## START Extracted material
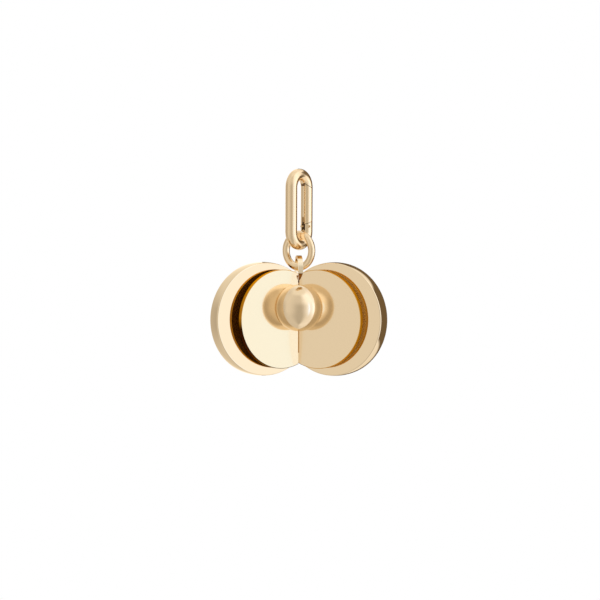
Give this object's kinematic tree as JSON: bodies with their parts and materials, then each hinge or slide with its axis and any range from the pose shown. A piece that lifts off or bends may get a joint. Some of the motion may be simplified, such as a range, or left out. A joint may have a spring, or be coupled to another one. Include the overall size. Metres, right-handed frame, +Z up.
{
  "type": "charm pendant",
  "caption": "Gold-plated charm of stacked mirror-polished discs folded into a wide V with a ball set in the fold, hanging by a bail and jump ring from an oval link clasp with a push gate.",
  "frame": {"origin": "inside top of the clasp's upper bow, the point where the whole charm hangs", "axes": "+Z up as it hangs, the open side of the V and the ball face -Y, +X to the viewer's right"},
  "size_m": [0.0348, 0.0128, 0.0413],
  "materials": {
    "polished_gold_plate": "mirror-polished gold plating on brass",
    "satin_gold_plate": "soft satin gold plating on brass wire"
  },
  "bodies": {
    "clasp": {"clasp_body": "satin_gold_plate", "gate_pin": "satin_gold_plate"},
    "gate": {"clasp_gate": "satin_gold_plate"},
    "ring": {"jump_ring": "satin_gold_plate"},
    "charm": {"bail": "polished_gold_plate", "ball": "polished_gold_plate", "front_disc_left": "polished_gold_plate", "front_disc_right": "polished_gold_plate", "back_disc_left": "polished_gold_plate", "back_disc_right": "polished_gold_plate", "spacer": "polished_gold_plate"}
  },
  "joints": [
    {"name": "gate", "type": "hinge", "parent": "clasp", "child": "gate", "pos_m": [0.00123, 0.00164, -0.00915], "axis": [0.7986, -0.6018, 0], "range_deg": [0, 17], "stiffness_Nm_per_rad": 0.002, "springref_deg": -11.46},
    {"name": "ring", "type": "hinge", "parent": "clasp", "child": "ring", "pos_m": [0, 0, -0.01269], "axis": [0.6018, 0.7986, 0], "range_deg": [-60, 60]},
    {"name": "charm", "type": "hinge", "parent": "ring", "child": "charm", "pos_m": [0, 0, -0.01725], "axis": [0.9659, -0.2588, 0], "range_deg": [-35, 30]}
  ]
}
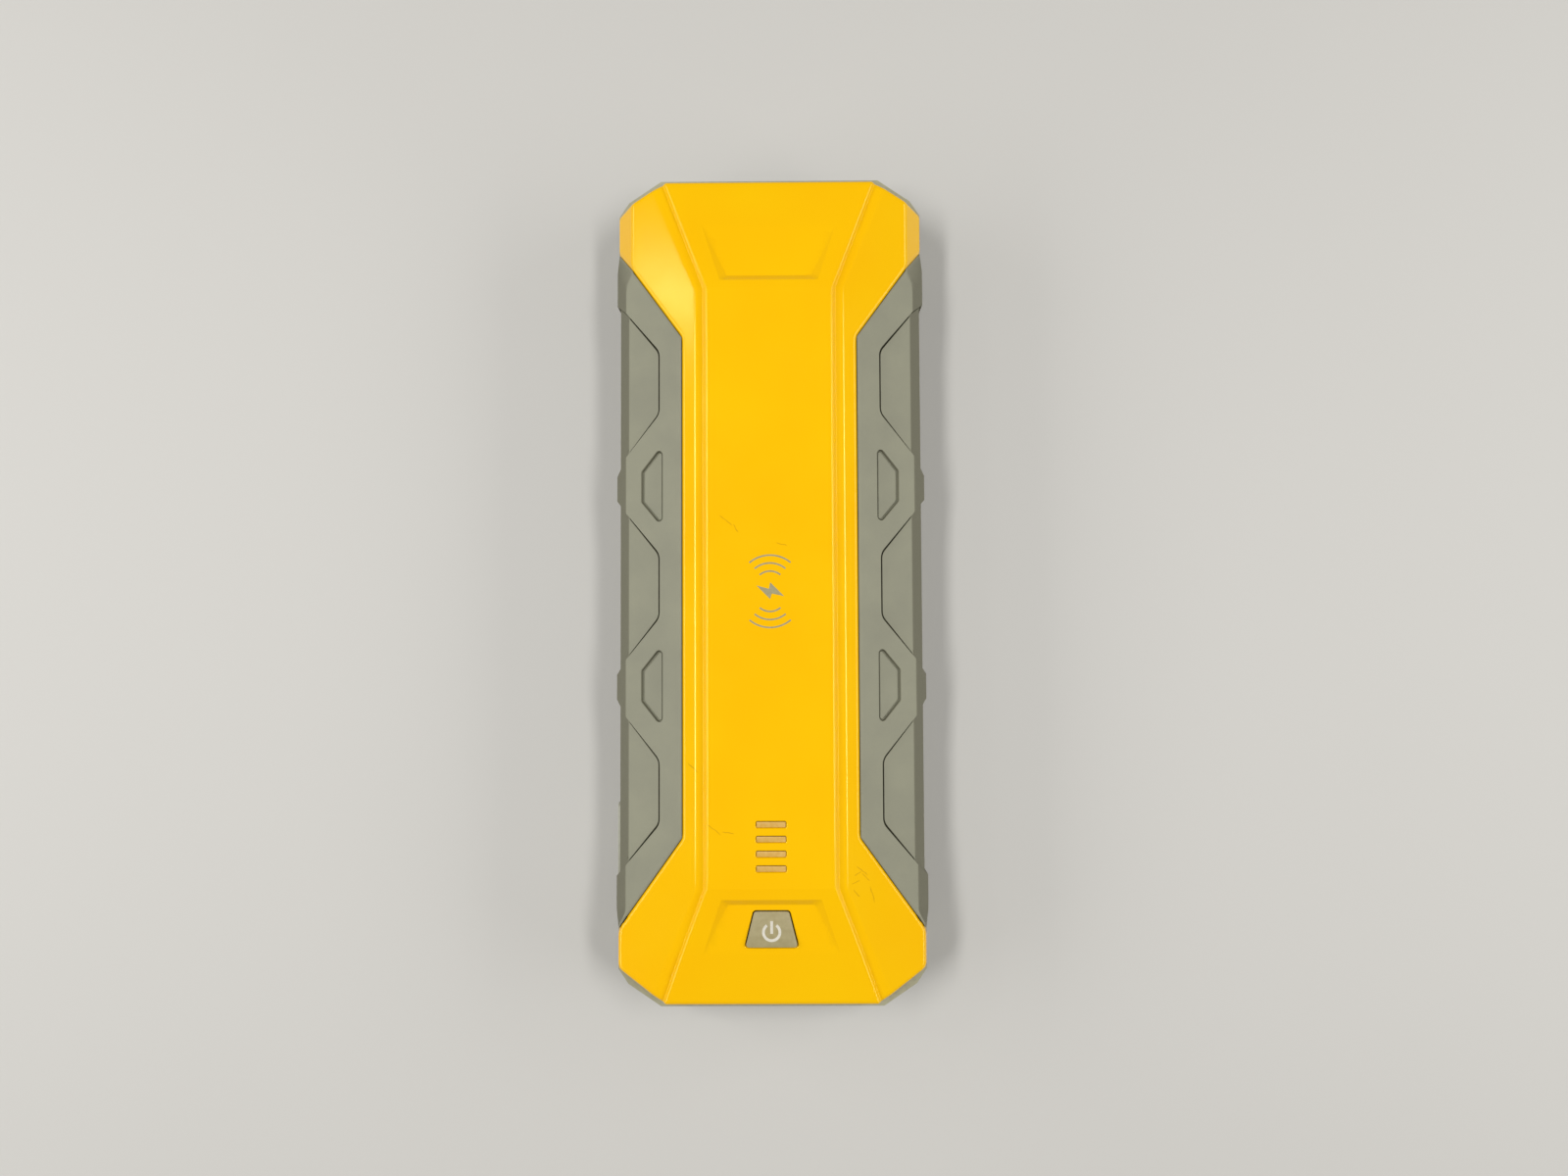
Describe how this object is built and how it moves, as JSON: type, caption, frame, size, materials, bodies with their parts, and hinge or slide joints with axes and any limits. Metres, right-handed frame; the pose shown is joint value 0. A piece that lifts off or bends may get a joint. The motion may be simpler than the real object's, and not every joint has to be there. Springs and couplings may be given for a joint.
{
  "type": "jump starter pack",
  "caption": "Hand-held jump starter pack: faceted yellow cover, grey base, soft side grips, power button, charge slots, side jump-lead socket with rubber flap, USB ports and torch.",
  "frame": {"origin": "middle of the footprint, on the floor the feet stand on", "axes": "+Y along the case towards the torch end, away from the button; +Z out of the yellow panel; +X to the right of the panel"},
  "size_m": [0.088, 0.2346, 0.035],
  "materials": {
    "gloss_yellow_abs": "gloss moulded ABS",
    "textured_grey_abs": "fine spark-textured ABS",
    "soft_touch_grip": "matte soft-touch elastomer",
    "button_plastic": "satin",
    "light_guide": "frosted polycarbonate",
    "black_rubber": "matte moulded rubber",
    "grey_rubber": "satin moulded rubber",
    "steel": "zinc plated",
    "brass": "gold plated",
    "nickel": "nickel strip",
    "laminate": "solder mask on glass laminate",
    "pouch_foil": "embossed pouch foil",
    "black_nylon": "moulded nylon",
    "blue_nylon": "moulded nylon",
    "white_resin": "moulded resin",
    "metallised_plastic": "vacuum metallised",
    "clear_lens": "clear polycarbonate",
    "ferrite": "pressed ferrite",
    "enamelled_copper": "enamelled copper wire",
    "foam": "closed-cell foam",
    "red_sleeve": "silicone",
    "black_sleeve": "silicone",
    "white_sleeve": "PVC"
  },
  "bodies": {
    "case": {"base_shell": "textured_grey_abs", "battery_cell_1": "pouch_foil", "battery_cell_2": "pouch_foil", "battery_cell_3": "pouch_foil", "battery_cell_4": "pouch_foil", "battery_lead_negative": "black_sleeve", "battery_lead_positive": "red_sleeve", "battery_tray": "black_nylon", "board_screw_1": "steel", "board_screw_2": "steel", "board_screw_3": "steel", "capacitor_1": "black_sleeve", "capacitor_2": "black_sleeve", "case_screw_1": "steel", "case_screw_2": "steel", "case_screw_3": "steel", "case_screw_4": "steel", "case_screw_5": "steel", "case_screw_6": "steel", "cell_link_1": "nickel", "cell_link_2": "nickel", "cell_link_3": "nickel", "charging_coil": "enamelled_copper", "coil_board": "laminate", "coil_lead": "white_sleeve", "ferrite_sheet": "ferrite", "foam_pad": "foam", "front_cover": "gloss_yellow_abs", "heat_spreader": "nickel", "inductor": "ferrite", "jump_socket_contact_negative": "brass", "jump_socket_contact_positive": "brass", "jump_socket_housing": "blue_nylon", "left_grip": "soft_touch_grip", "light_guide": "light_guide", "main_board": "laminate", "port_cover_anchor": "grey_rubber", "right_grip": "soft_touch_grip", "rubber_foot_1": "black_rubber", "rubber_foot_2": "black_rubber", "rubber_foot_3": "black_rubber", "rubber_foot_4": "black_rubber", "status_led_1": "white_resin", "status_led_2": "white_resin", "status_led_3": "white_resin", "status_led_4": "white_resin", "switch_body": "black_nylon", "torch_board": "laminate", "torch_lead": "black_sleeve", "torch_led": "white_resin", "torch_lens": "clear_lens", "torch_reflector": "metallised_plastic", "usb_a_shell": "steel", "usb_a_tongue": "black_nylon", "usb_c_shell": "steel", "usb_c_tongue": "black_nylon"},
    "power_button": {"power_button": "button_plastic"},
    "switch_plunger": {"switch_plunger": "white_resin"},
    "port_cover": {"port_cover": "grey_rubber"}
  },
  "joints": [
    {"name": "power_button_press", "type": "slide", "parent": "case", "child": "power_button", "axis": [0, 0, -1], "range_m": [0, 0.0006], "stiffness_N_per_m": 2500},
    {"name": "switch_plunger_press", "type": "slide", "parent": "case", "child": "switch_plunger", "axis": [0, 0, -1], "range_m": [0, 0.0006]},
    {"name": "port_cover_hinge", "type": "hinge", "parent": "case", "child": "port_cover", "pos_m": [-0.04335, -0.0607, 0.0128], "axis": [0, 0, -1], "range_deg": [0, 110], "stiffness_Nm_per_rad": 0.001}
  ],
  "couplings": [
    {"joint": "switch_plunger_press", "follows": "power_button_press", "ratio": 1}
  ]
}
## END Extracted material
- **Problem details**:
All of the data needs to be reproduced exactly, with no line missing.

- **Complete output**:
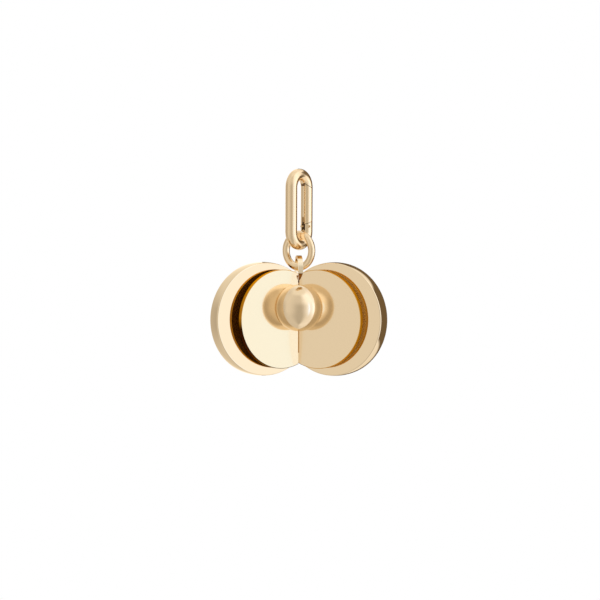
Give this object's kinematic tree as JSON: bodies with their parts and materials, then each hinge or slide with its axis and any range from the pose shown. A piece that lifts off or bends may get a joint. Some of the motion may be simplified, such as a range, or left out. A joint may have a spring, or be coupled to another one. Include the overall size. Metres, right-handed frame, +Z up.
{
  "type": "charm pendant",
  "caption": "Gold-plated charm of stacked mirror-polished discs folded into a wide V with a ball set in the fold, hanging by a bail and jump ring from an oval link clasp with a push gate.",
  "frame": {"origin": "inside top of the clasp's upper bow, the point where the whole charm hangs", "axes": "+Z up as it hangs, the open side of the V and the ball face -Y, +X to the viewer's right"},
  "size_m": [0.0348, 0.0128, 0.0413],
  "materials": {
    "polished_gold_plate": "mirror-polished gold plating on brass",
    "satin_gold_plate": "soft satin gold plating on brass wire"
  },
  "bodies": {
    "clasp": {"clasp_body": "satin_gold_plate", "gate_pin": "satin_gold_plate"},
    "gate": {"clasp_gate": "satin_gold_plate"},
    "ring": {"jump_ring": "satin_gold_plate"},
    "charm": {"bail": "polished_gold_plate", "ball": "polished_gold_plate", "front_disc_left": "polished_gold_plate", "front_disc_right": "polished_gold_plate", "back_disc_left": "polished_gold_plate", "back_disc_right": "polished_gold_plate", "spacer": "polished_gold_plate"}
  },
  "joints": [
    {"name": "gate", "type": "hinge", "parent": "clasp", "child": "gate", "pos_m": [0.00123, 0.00164, -0.00915], "axis": [0.7986, -0.6018, 0], "range_deg": [0, 17], "stiffness_Nm_per_rad": 0.002, "springref_deg": -11.46},
    {"name": "ring", "type": "hinge", "parent": "clasp", "child": "ring", "pos_m": [0, 0, -0.01269], "axis": [0.6018, 0.7986, 0], "range_deg": [-60, 60]},
    {"name": "charm", "type": "hinge", "parent": "ring", "child": "charm", "pos_m": [0, 0, -0.01725], "axis": [0.9659, -0.2588, 0], "range_deg": [-35, 30]}
  ]
}
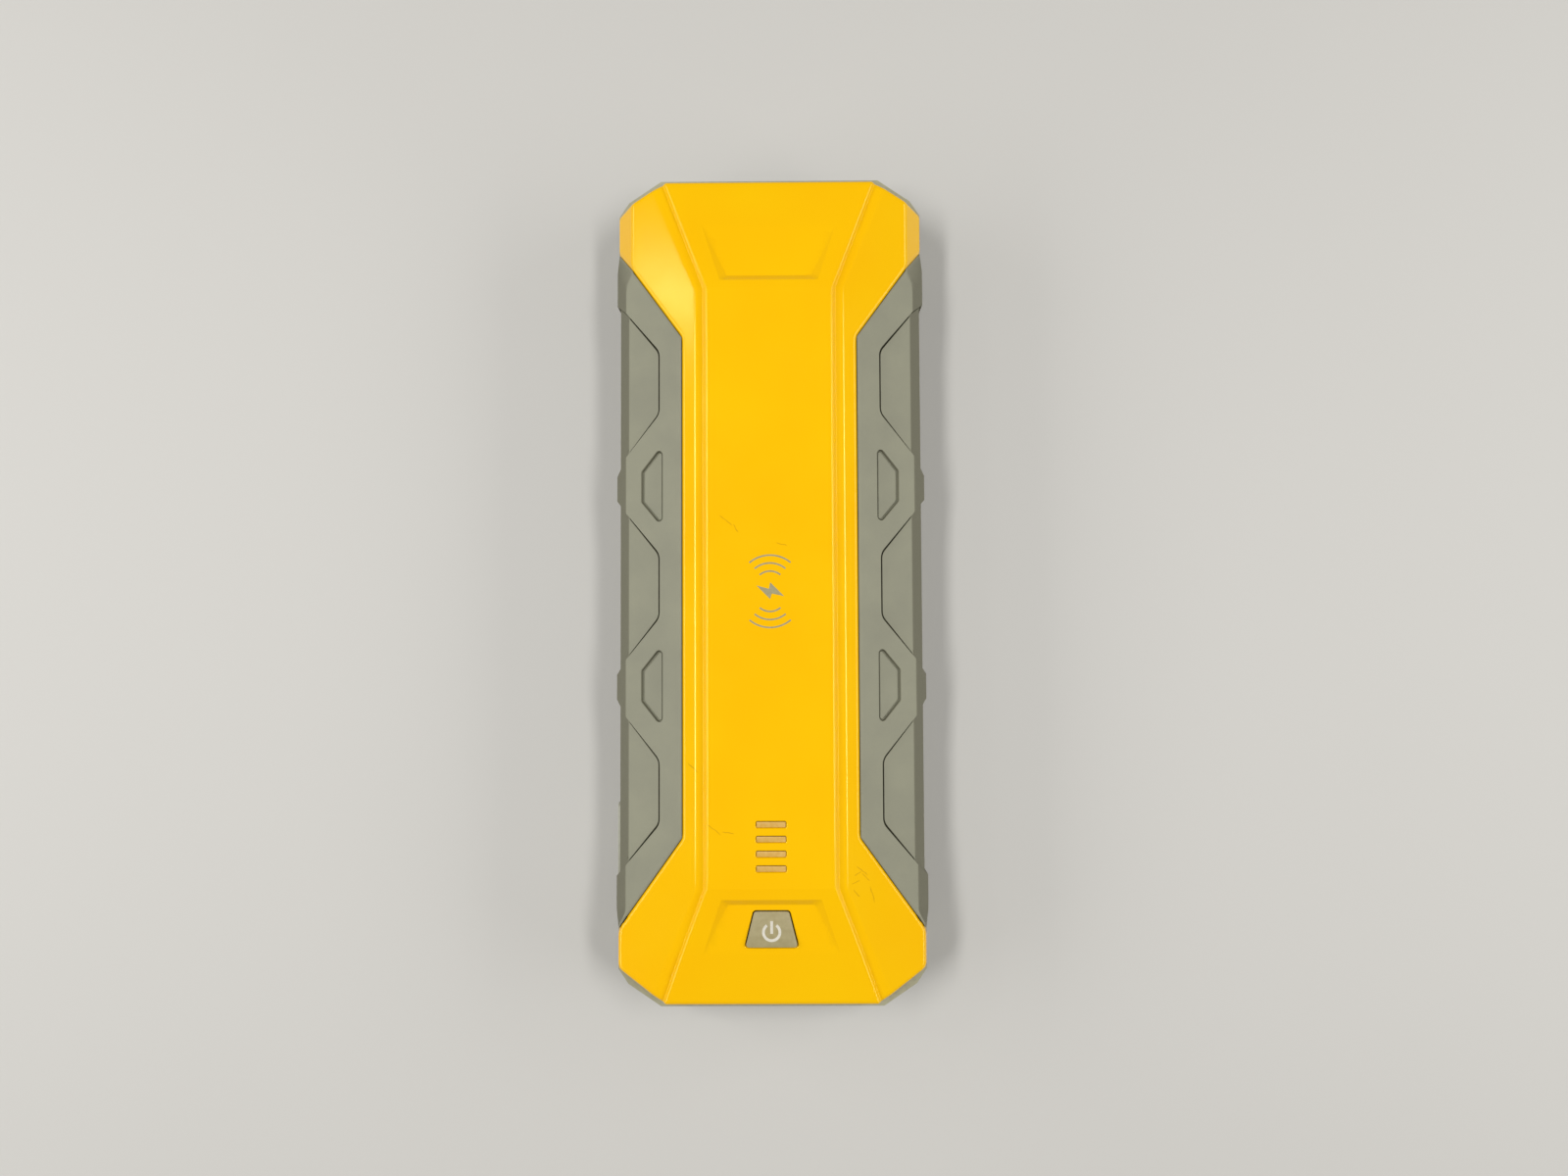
Describe how this object is built and how it moves, as JSON: type, caption, frame, size, materials, bodies with their parts, and hinge or slide joints with axes and any limits. Metres, right-handed frame; the pose shown is joint value 0. A piece that lifts off or bends may get a joint. The motion may be simpler than the real object's, and not every joint has to be there. Springs and couplings may be given for a joint.
{
  "type": "jump starter pack",
  "caption": "Hand-held jump starter pack: faceted yellow cover, grey base, soft side grips, power button, charge slots, side jump-lead socket with rubber flap, USB ports and torch.",
  "frame": {"origin": "middle of the footprint, on the floor the feet stand on", "axes": "+Y along the case towards the torch end, away from the button; +Z out of the yellow panel; +X to the right of the panel"},
  "size_m": [0.088, 0.2346, 0.035],
  "materials": {
    "gloss_yellow_abs": "gloss moulded ABS",
    "textured_grey_abs": "fine spark-textured ABS",
    "soft_touch_grip": "matte soft-touch elastomer",
    "button_plastic": "satin",
    "light_guide": "frosted polycarbonate",
    "black_rubber": "matte moulded rubber",
    "grey_rubber": "satin moulded rubber",
    "steel": "zinc plated",
    "brass": "gold plated",
    "nickel": "nickel strip",
    "laminate": "solder mask on glass laminate",
    "pouch_foil": "embossed pouch foil",
    "black_nylon": "moulded nylon",
    "blue_nylon": "moulded nylon",
    "white_resin": "moulded resin",
    "metallised_plastic": "vacuum metallised",
    "clear_lens": "clear polycarbonate",
    "ferrite": "pressed ferrite",
    "enamelled_copper": "enamelled copper wire",
    "foam": "closed-cell foam",
    "red_sleeve": "silicone",
    "black_sleeve": "silicone",
    "white_sleeve": "PVC"
  },
  "bodies": {
    "case": {"base_shell": "textured_grey_abs", "battery_cell_1": "pouch_foil", "battery_cell_2": "pouch_foil", "battery_cell_3": "pouch_foil", "battery_cell_4": "pouch_foil", "battery_lead_negative": "black_sleeve", "battery_lead_positive": "red_sleeve", "battery_tray": "black_nylon", "board_screw_1": "steel", "board_screw_2": "steel", "board_screw_3": "steel", "capacitor_1": "black_sleeve", "capacitor_2": "black_sleeve", "case_screw_1": "steel", "case_screw_2": "steel", "case_screw_3": "steel", "case_screw_4": "steel", "case_screw_5": "steel", "case_screw_6": "steel", "cell_link_1": "nickel", "cell_link_2": "nickel", "cell_link_3": "nickel", "charging_coil": "enamelled_copper", "coil_board": "laminate", "coil_lead": "white_sleeve", "ferrite_sheet": "ferrite", "foam_pad": "foam", "front_cover": "gloss_yellow_abs", "heat_spreader": "nickel", "inductor": "ferrite", "jump_socket_contact_negative": "brass", "jump_socket_contact_positive": "brass", "jump_socket_housing": "blue_nylon", "left_grip": "soft_touch_grip", "light_guide": "light_guide", "main_board": "laminate", "port_cover_anchor": "grey_rubber", "right_grip": "soft_touch_grip", "rubber_foot_1": "black_rubber", "rubber_foot_2": "black_rubber", "rubber_foot_3": "black_rubber", "rubber_foot_4": "black_rubber", "status_led_1": "white_resin", "status_led_2": "white_resin", "status_led_3": "white_resin", "status_led_4": "white_resin", "switch_body": "black_nylon", "torch_board": "laminate", "torch_lead": "black_sleeve", "torch_led": "white_resin", "torch_lens": "clear_lens", "torch_reflector": "metallised_plastic", "usb_a_shell": "steel", "usb_a_tongue": "black_nylon", "usb_c_shell": "steel", "usb_c_tongue": "black_nylon"},
    "power_button": {"power_button": "button_plastic"},
    "switch_plunger": {"switch_plunger": "white_resin"},
    "port_cover": {"port_cover": "grey_rubber"}
  },
  "joints": [
    {"name": "power_button_press", "type": "slide", "parent": "case", "child": "power_button", "axis": [0, 0, -1], "range_m": [0, 0.0006], "stiffness_N_per_m": 2500},
    {"name": "switch_plunger_press", "type": "slide", "parent": "case", "child": "switch_plunger", "axis": [0, 0, -1], "range_m": [0, 0.0006]},
    {"name": "port_cover_hinge", "type": "hinge", "parent": "case", "child": "port_cover", "pos_m": [-0.04335, -0.0607, 0.0128], "axis": [0, 0, -1], "range_deg": [0, 110], "stiffness_Nm_per_rad": 0.001}
  ],
  "couplings": [
    {"joint": "switch_plunger_press", "follows": "power_button_press", "ratio": 1}
  ]
}